Tesla and Waymo are insulated from this constraint. Tesla uses HW4, its own chip. Waymo uses its own custom ASIC. Neither depends on NVIDIA for in-vehicle inference. The constraint falls exclusively on the humanoid startups that chose the fast path of using commercially available NVIDIA hardware rather than investing in custom silicon — a trade-off that made sense at early stage but becomes a bottleneck at production scale.

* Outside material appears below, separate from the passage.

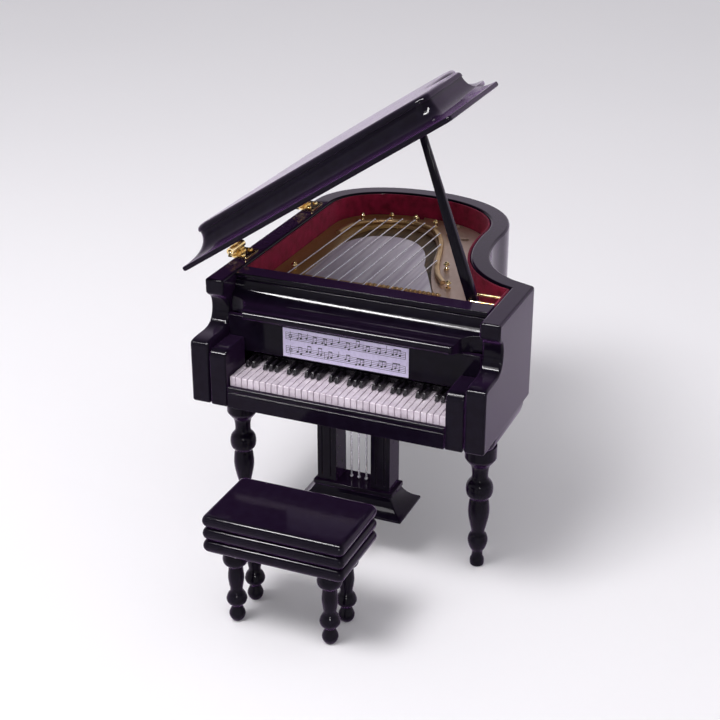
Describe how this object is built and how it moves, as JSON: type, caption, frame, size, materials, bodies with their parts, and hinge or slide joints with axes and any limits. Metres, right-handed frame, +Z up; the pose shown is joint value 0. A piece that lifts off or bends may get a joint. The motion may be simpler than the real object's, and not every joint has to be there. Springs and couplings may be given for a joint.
{
  "type": "miniature grand piano",
  "caption": "Small ornamental grand piano in black lacquer, lid propped open over a velvet-lined harp, with turned legs, a pedal lyre and a matching bench.",
  "frame": {"origin": "middle of the whole set's footprint, on the surface it stands on", "axes": "+X to the player's right, +Y from the keyboard towards the tail, +Z up"},
  "size_m": [0.1266, 0.2084, 0.188],
  "materials": {
    "lacquer": "high-gloss black lacquer on turned and sawn wood",
    "velvet": "crimson flock or velvet",
    "gold": "satin gold paint",
    "brass": "polished",
    "silver": "bright wire",
    "sheet": "pale satin sheet",
    "ivory": "satin white",
    "ebony": "satin black",
    "paper": "printed paper label",
    "wood": "stained, unpolished"
  },
  "bodies": {
    "piano": {"bead_trim": "gold", "belly_rail": "lacquer", "black_keys": "ebony", "bottom_board": "lacquer", "bridge": "gold", "fallboard": "lacquer", "front_rail": "lacquer", "harp_plate": "gold", "hinge_front_case_leaf": "brass", "hinge_front_pin": "brass", "hinge_rear_case_leaf": "brass", "hinge_rear_pin": "brass", "hitch_pin_1": "brass", "hitch_pin_2": "brass", "hitch_pin_3": "brass", "hitch_pin_4": "brass", "hitch_pin_5": "brass", "hitch_pin_6": "brass", "hitch_pin_7": "brass", "hitch_pin_8": "brass", "key_bed": "lacquer", "key_block_left": "lacquer", "key_block_right": "lacquer", "key_slip": "lacquer", "leg_block_left": "lacquer", "leg_block_rear": "lacquer", "leg_block_right": "lacquer", "leg_front_left": "lacquer", "leg_front_right": "lacquer", "leg_rear": "lacquer", "lyre_base": "lacquer", "lyre_post_left": "lacquer", "lyre_post_right": "lacquer", "music_label": "paper", "nameboard": "lacquer", "pedal_left": "brass", "pedal_middle": "brass", "pedal_right": "brass", "pedal_rod_left": "silver", "pedal_rod_middle": "silver", "pedal_rod_right": "silver", "prop_socket": "lacquer", "prop_staple": "brass", "rim": "lacquer", "soundboard": "wood", "string_sheet": "sheet", "strings": "silver", "velvet_lining": "velvet", "white_keys": "ivory"},
    "lid": {"lid": "lacquer", "hinge_front_lid_leaf": "brass", "hinge_rear_lid_leaf": "brass"},
    "prop": {"prop_stick": "lacquer"},
    "bench": {"bench_leg_front_left": "lacquer", "bench_leg_front_right": "lacquer", "bench_leg_rear_left": "lacquer", "bench_leg_rear_right": "lacquer", "bench_slab_lower": "lacquer", "bench_slab_middle": "lacquer", "bench_slab_upper": "lacquer"}
  },
  "joints": [
    {"name": "lid_hinge", "type": "hinge", "parent": "piano", "child": "lid", "pos_m": [-0.05768, 0.02515, 0.1106], "axis": [0, -1, 0], "range_deg": [0, 55]},
    {"name": "prop_hinge", "type": "hinge", "parent": "piano", "child": "prop", "pos_m": [0.04352, -0.00935, 0.1062], "axis": [0, 1, 0], "range_deg": [0, 84]},
    {"name": "bench_slide", "type": "slide", "parent": "piano", "child": "bench", "axis": [0, 1, 0], "range_m": [-0.05, 0.035]}
  ]
}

The longer-term resolution: Humanoid robots reaching meaningful production volumes will face a make-or-buy decision on silicon. Companies that reach Series C and beyond will have the capital to explore custom ASIC development — a 3–5 year program — or to negotiate preferred allocation agreements with NVIDIA. Neither is a short-term solution. For the 2026–2028 period, the NVIDIA Thor allocation ceiling is a real constraint on how fast the humanoid robot industry can scale.


Benchmark context: this is the fifth article in the physical AI series

This tracker is the fifth in a series covering physical AI from multiple angles:

  1. Operational ramp metrics — production counts, deployment scale, miles driven
  2. Humanoid robot technology — hardware generations, dexterity benchmarks, foundation model capabilities
  3. AV safety and regulation — California DMV data, NHTSA crash reporting, state permit maps
  4. Investment and valuation — capital flows, funding rounds, implied valuations
  5. Compute and silicon — this article

The compute layer sits beneath all four prior topics. The operational ramp (article 1) is partly a function of how many inference chips are available. The humanoid technology benchmarks (article 2) depend on what models can run onboard in real time. The investment picture (article 4) will ultimately be shaped by which companies control their own silicon stack and which remain dependent on third-party allocations. Silicon is not the most visible layer of physical AI — but it is the most foundational one.